From 2022 until early 2023 we conducted a survey across U19s to identify (1) tools, technologies, and methods currently in use across these collaborations, and (2) shared difficulties and challenges to data science that could best be addressed by a community-wide effort. In the first part of this article, we will summarize key insights from the survey, and in the second part present proposals to accelerate scientific progress by improving (1) data integration, (2) data and code sharing, and (3) training and best practices for workforce development. We hope that this work can improve scientific standards in our community, and the life sciences more broadly.
Results
An overview of active U19s is shown in Fig. 1A. Our survey was distributed among these collaborations, every one of which features a data science core to manage analysis, archiving and data sharing. The survey was answered by both data science liaisons managing these cores, and Principal Investigators (PIs). The survey contained six sections focused on (1) team composition, (2) analytical and software tools currently in use, (3) software engineering, standards, and data/code sharing, (4) Personnel and budget, (5) Challenges, and (6) Future Steps totaling 82 questions. From N=21 currently active U19s, n=15 U19s provided us with the data presented here, corresponding to an answer rate of 71%. The missing U19s were ignored in our analysis. We speculate, in the discussion section, on why no replies could be obtained. In the following paragraphs we present an overview and key insights from our survey, and actionable items to improve data science. The complete survey and analysis are provided in the supplemental material.
While the U19 program funds nationwide research, it is highly concentrated on a small subset of universities. Using biographical information of n=176 PIs and data science leads across the N=21 grants, we found that 26.2% were affiliated with either Harvard or Columbia University. Summing over the top six institutions (Stanford, Princeton, NYU and the University of Washington) accounted for more than half of all senior personnel (50.6%) (Fig. 1A). The largest contributing public university was the University of Washington at 5.1%. Centered around these locations, a typical U19 team has ∼40 scientists across ∼7 labs (Fig. 1B) and is supported by 1–2 full time data scientists and many other members with diverse backgrounds / roles. In practice, we found that data science is often done by more senior researcher positions such as postdocs, faculty, or specific developers hired for the job (Fig. 1C). This suggests relatively advanced training requirements when compared to a typical research position. To test this hypothesis, we also surveyed the role of data science and job profiles.
This produced a formidable list of tasks: the development of (semi-) automatic data processing pipelines, maintenance of data infrastructure, general tech support and education for researchers, help for researchers when writing analyses Code (e.g. replication of published algorithms), support in scientific data analyses and IT resource usages, custom web GUI/frontend development, support in experimental setup and hardware interfacing, and support in integrating theory and experiment (see supplemental material for the full questionnaire).
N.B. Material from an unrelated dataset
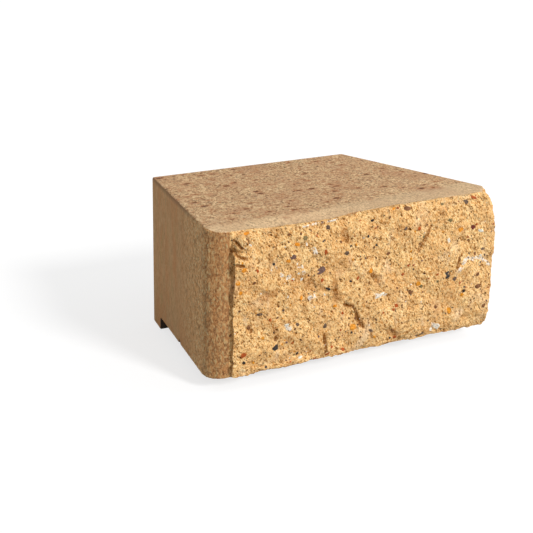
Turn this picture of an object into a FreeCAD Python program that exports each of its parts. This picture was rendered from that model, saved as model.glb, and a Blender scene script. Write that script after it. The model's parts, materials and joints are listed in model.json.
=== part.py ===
import FreeCAD, Part
import math
import os
import Sketcher

# Retaining wall block: one solid piece of cast concrete, in millimetres.
# X runs along the wall face, Y from the split face to the rear, Z up.

# Driving dimensions of the block
driving_sizes = {
    "body_height": 130.0,       # course height, from the bed face to the top face
    "front_width": 300.0,       # width at the front plane, to the sharp corners
    "rear_width": 214.0,        # width across the rear face
    "body_depth": 186.0,        # from the front plane to the rear face
    "corner_radius": 14.0,      # rounded corners beside the split face
    "lip_height": 12.0,         # drop of the rear lip below the bed face
    "lip_thickness": 26.0,      # rear lip at its foot, front to back
    "lip_draft": 1.5,           # how far the lip's front face leans over its height
    "arris_radius": 1.5,        # worn edge round the moulded top
    "split_left_margin": 21.0,  # from the sharp left corner to the split face
    "split_right_margin": 5.0,  # from the sharp right corner to the split face
    "split_bulge": 6.0,         # how far the split face stands out at mid height
    "split_lean": 3.0,          # how much further it stands out at its right end
    "split_relief": 1.5,        # height of its broad swells
    "break_reach": 20.0,        # broken top right corner, along its edges
    "break_radius": 60.0,       # curvature of that broken corner
}

# Form of the fracture
crown_power = 6                 # flatness of the bulge between top and bottom
crown_edge = 0.25               # share of the bulge that is left at top and bottom
swell_columns = 2.6             # broad swells across the split face
swell_rows = 1.4                # broad swells up the split face
swell_start = 1.0               # where in a swell the left end begins, in radians
swell_slant = 2.0               # how far the swells slant from left to right, in radians
lump_columns = 6.7              # lumps across the split face
lump_rows = 3.3                 # lumps up the split face
lump_slant = 5.0                # how far the lumps slant, in radians
lump_share = 0.85               # their height, against the height of the swells
grid_columns = 31               # stations of the fracture surface across
grid_rows = 17                  # stations of the fracture surface upwards

# Room for the cutting shapes
overrun = 5.0                   # how far they run past the block
hair = 0.01                     # smallest length that counts

document = FreeCAD.newDocument("retaining_wall_block")


def make_sheet(values):
    """Write each driving dimension into a named cell of a spreadsheet."""
    sheet = document.addObject("Spreadsheet::Sheet", "sizes")
    for row, (alias, value) in enumerate(values.items(), start=1):
        sheet.set(f"A{row}", alias)
        sheet.set(f"B{row}", str(value))
        sheet.setAlias(f"B{row}", alias)
    document.recompute()
    return sheet


def new_sketch(body, name, role):
    """Start a sketch on one of the body's own origin planes."""
    sketch = body.newObject("Sketcher::SketchObject", name)
    plane = next(item for item in body.Origin.OriginFeatures if item.Role == role)
    sketch.AttachmentSupport = [(plane, "")]
    sketch.MapMode = "FlatFace"
    return sketch


def draw_outline(sketch, corners):
    """Draw a closed outline whose corners are bound to expressions of the sizes."""
    points = [
        FreeCAD.Vector(sketch.evalExpression(across), sketch.evalExpression(along), 0)
        for across, along in corners
    ]
    for start, end in zip(points, points[1:] + points[:1]):
        sketch.addGeometry(Part.LineSegment(start, end), False)
    for index in range(len(points)):
        following = (index + 1) % len(points)
        sketch.addConstraint(Sketcher.Constraint("Coincident", index, 2, following, 1))
    for index, (across, along) in enumerate(corners):
        for kind, expression in (("DistanceX", across), ("DistanceY", along)):
            value = sketch.evalExpression(expression)
            number = sketch.addConstraint(Sketcher.Constraint(kind, -1, 1, index, 1, value))
            sketch.setExpression(f"Constraints[{number}]", expression)


def add_fillet(body, name, radius, wanted):
    """Round the edges of the body whose middles pass a test."""
    document.recompute()
    base = body.Tip
    edges = [
        f"Edge{number}"
        for number, edge in enumerate(base.Shape.Edges, start=1)
        if wanted(edge.CenterOfMass)
    ]
    fillet = body.newObject("PartDesign::Fillet", name)
    fillet.Base = (base, edges)
    fillet.setExpression("Radius", radius)


def cut_away(name, base, tool):
    """Cut one object from another."""
    cut = document.addObject("Part::Cut", name)
    cut.Base = base
    cut.Tool = tool
    document.recompute()
    return cut


def make_blank(sizes):
    """Mould the whole block, with the neck where it is split from its twin."""
    body = document.addObject("PartDesign::Body", "blank")
    half_front = sizes.front_width / 2
    full_height = sizes.body_height + sizes.lip_height

    # Tapered plan, as high as the block with its lip
    plan = new_sketch(body, "plan", "XY_Plane")
    draw_outline(plan, [
        ("-sizes.front_width / 2", "0"),
        ("sizes.front_width / 2", "0"),
        ("sizes.rear_width / 2", "sizes.body_depth"),
        ("-sizes.rear_width / 2", "sizes.body_depth"),
    ])
    mass = body.newObject("PartDesign::Pad", "mass")
    mass.Profile = plan
    mass.setExpression("Length", "sizes.body_height + sizes.lip_height")

    # Rounded corners beside the split face
    add_fillet(body, "front_corners", "sizes.corner_radius",
               lambda middle: abs(abs(middle.x) - half_front) < hair)

    # Worn edge round the top
    add_fillet(body, "top_arris", "sizes.arris_radius",
               lambda middle: abs(middle.z - full_height) < hair)

    # Underside cut up to the bed face, which leaves the lip at the rear
    step = new_sketch(body, "step", "YZ_Plane")
    lip_foot = "sizes.body_depth - sizes.lip_thickness"
    draw_outline(step, [
        (f"-{overrun}", f"-{overrun}"),
        (lip_foot, f"-{overrun}"),
        (lip_foot, "0"),
        (f"{lip_foot} - sizes.lip_draft", "sizes.lip_height"),
        (f"-{overrun}", "sizes.lip_height"),
    ])
    underside = body.newObject("PartDesign::Pocket", "underside")
    underside.Profile = step
    underside.Type = "ThroughAll"
    underside.Midplane = True

    # Neck that stands in front of the corners until the block is split
    neck_plan = new_sketch(body, "neck_plan", "XY_Plane")
    neck_plan.setExpression("AttachmentOffset.Base.z", "sizes.lip_height")
    left = "-sizes.front_width / 2 + sizes.split_left_margin"
    right = "sizes.front_width / 2 - sizes.split_right_margin"
    reach = "-sizes.split_bulge - sizes.split_lean - 2 * sizes.split_relief"
    draw_outline(neck_plan, [
        (left, reach),
        (right, reach),
        (right, "sizes.corner_radius"),
        (left, "sizes.corner_radius"),
    ])
    neck = body.newObject("PartDesign::Pad", "neck")
    neck.Profile = neck_plan
    neck.setExpression("Length", "sizes.body_height")
    document.recompute()
    return body


def fracture_depth(sizes, across, up):
    """Place of the fracture behind the front plane, at shares of its width and height."""
    crown = 1 - (1 - crown_edge) * abs(2 * up - 1) ** crown_power
    stand_out = (sizes.split_bulge + sizes.split_lean * across ** 2) * crown
    columns = math.sin(2 * math.pi * swell_columns * across + swell_start)
    rows = math.cos(2 * math.pi * swell_rows * up + swell_slant * across)
    lump_across = math.sin(2 * math.pi * lump_columns * across + lump_slant * up)
    lump_up = math.cos(2 * math.pi * lump_rows * up - lump_slant * across)
    relief = columns * rows + lump_share * lump_across * lump_up
    return -stand_out - sizes.split_relief * relief


def make_fracture(sizes):
    """Make the solid in front of the fracture, which comes away when the block is split."""
    left = -sizes.front_width / 2 + sizes.split_left_margin
    width = sizes.front_width - sizes.split_left_margin - sizes.split_right_margin
    rows = []
    for row in range(grid_rows):
        up = row / (grid_rows - 1)
        stations = [column / (grid_columns - 1) for column in range(grid_columns)]
        rows.append([
            FreeCAD.Vector(
                left + width * across,
                fracture_depth(sizes, across, up),
                sizes.lip_height - hair + up * (sizes.body_height + 2 * hair),
            )
            for across in stations
        ])
    surface = Part.BSplineSurface()
    surface.interpolate(rows)
    reach = sizes.split_bulge + sizes.split_lean + 2 * sizes.split_relief + overrun
    fracture = document.addObject("Part::Feature", "fracture")
    fracture.Shape = surface.toShape().extrude(FreeCAD.Vector(0, -2 * reach, 0))
    return fracture


def make_corner_waste():
    """Make the piece that is broken off the top right corner of the face."""
    inset = "(sizes.break_reach + sqrt(3 * sizes.break_radius ^ 2 - 2 * sizes.break_reach ^ 2)) / 3"
    centre = {
        "x": f"sizes.front_width / 2 - sizes.split_right_margin / 2 - {inset}",
        "y": f"{inset} - sizes.split_bulge / 2",
        "z": f"sizes.lip_height + sizes.body_height - {inset}",
    }
    forward = f"({inset} + sizes.split_bulge + sizes.split_lean + {overrun})"

    corner = document.addObject("Part::Box", "corner")
    corner.setExpression("Length", f"{inset} + sizes.split_right_margin / 2 + {overrun}")
    corner.setExpression("Width", forward)
    corner.setExpression("Height", f"{inset} + {overrun}")
    corner.setExpression("Placement.Base.x", centre["x"])
    corner.setExpression("Placement.Base.y", f"{centre['y']} - {forward}")
    corner.setExpression("Placement.Base.z", centre["z"])

    core = document.addObject("Part::Sphere", "core")
    core.setExpression("Radius", "sizes.break_radius")
    for axis, place in centre.items():
        core.setExpression(f"Placement.Base.{axis}", place)
    return cut_away("corner_waste", corner, core)


def check_model():
    """Stop if any object failed or the block is not one valid solid."""
    for item in document.Objects:
        if "Invalid" in item.State or "Error" in item.State:
            raise RuntimeError(f"{item.Label} failed: {item.State}")
        shape = getattr(item, "Shape", None)
        if shape is not None and not item.isDerivedFrom("App::OriginFeature"):
            if shape.isNull() or not shape.isValid():
                raise RuntimeError(f"{item.Label} has no valid shape")
    if len(wall_block.Shape.Solids) != 1:
        raise RuntimeError("the block is not one solid")
    if not wall_block.Shape.Volume < split_blank.Shape.Volume < blank.Shape.Volume:
        raise RuntimeError("a break took nothing away")


sizes = make_sheet(driving_sizes)
blank = make_blank(sizes)
split_blank = cut_away("split_blank", blank, make_fracture(sizes))
wall_block = cut_away("wall_block", split_blank, make_corner_waste())

# The origin lies under the middle of the block, level with the foot of the lip
outer_box = wall_block.Shape.optimalBoundingBox()
wall_block.Placement.Base = FreeCAD.Vector(-outer_box.Center.x, -outer_box.Center.y, 0)
document.recompute()
check_model()

os.makedirs("parts", exist_ok=True)
wall_block.Shape.exportStep(f"parts/{wall_block.Label}.step")
final_box = wall_block.Shape.optimalBoundingBox()
print("box", final_box)
print("volume in litres", round(wall_block.Shape.Volume / 1e6, 3))
print("front plane at y", round(-outer_box.Center.y, 3))
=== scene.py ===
import bpy
import json
import math
import random
from mathutils import Euler, Matrix, Vector, kdtree

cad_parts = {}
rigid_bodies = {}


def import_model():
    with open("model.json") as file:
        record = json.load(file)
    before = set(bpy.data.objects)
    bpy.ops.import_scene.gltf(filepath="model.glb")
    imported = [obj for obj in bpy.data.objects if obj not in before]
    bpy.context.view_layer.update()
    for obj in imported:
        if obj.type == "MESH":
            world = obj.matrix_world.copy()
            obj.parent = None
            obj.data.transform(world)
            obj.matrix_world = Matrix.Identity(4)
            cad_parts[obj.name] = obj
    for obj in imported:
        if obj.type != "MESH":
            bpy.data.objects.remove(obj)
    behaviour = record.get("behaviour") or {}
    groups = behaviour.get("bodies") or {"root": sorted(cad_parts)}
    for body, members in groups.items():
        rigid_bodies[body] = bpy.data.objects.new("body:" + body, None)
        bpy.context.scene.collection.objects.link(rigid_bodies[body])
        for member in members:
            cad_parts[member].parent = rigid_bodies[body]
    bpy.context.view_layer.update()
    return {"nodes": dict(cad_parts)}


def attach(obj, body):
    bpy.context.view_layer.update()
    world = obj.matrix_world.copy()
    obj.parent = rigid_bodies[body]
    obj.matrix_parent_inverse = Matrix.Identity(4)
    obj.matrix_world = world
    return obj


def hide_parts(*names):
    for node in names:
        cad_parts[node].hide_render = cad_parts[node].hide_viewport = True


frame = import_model()
mm = 0.001
print("frame loaded")


# Small helpers for working by hand

leastWeight = 0.001               # points with less weight than this stay out of a group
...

We discuss the implications of this diverse job profile further below, but it should be noted that in the private sector, most of these roles would be filled by specifically trained specialists. In academia, recruitment seems to occur on higher levels to find sufficiently well-trained individuals who can fill these very diverse roles (cf. Fig. 1C). While these roles place data science into an advantageous position to serve as a key catalyst to accelerate science, this diversity also suggests that management of such diverse roles is challenging, and data science can become prohibitively expensive. Funding is an important point that we will discuss below.
One of the specific contributions of data science is to prepare and facilitate data sharing both within collaborations and across the community. How is data shared? In practice, most data is copied through local networks or exchanged via eMail or Slack. Little data is shared with data management tools (Fig. 2A). When asked about such specific tools, like Neurodata without Borders (NWB), a data format based on hdf5 that is becoming a standard for neurophysiological data11, we discovered that these are well known and used in a majority of collaborations. However, only a small fraction of data is maintained in these formats (Fig. 2B). Insofar as data pipelines exist, their underlying code is generally shared. This is different for data. Even after publication, current U19s share only a small fraction of data underlying their publications. It should be noted that the distribution is bimodal, with few collaborations sharing all their data (Fig. 2C), while the majority of U19s only share a small fraction, if any. Even though U19 collaborations develop and publish pipelines for electrophysiology12 or Ca2+ imaging13 no visible standards have emerged as to what data to share. The split is almost equal between publishing raw data itself (such as tiff-stacks, or e-Phys voltage traces), Intermediate data such as Ca2+ transients or spike times and analyzed data such as peri-stimulus time histograms, or dimension reduced data (Fig. 2D). Among the individually developed software, at most ∼50% of critical infrastructure code has gone through review or pull requests (Fig. 2E). We will discuss the implications of these findings below.
Is limited training a key factor for the limited adoption of better data science practices? We found that theory and experimental researchers are similarly interested and engaged in data science training. However, only around 50% of experimental researchers have the necessary coding skills to implement a simple algorithm (Fig. 3A). Theory researchers tend to be more experienced regarding coding and data science but are further away from experimental data collection and processing pipelines. While many U19s provide training for their researchers, it is limited in scope and often restricted to onboarding documents (Fig. 3B). Only ∼50% of collaborations enforce standards for data science practices. The rest leaves data science practices up to the best (but limited) abilities of the respective researcher (Fig. 3C). The limited training and lack of standards in most U19 collaborations likely contributes to the limited adoption of better data science practices.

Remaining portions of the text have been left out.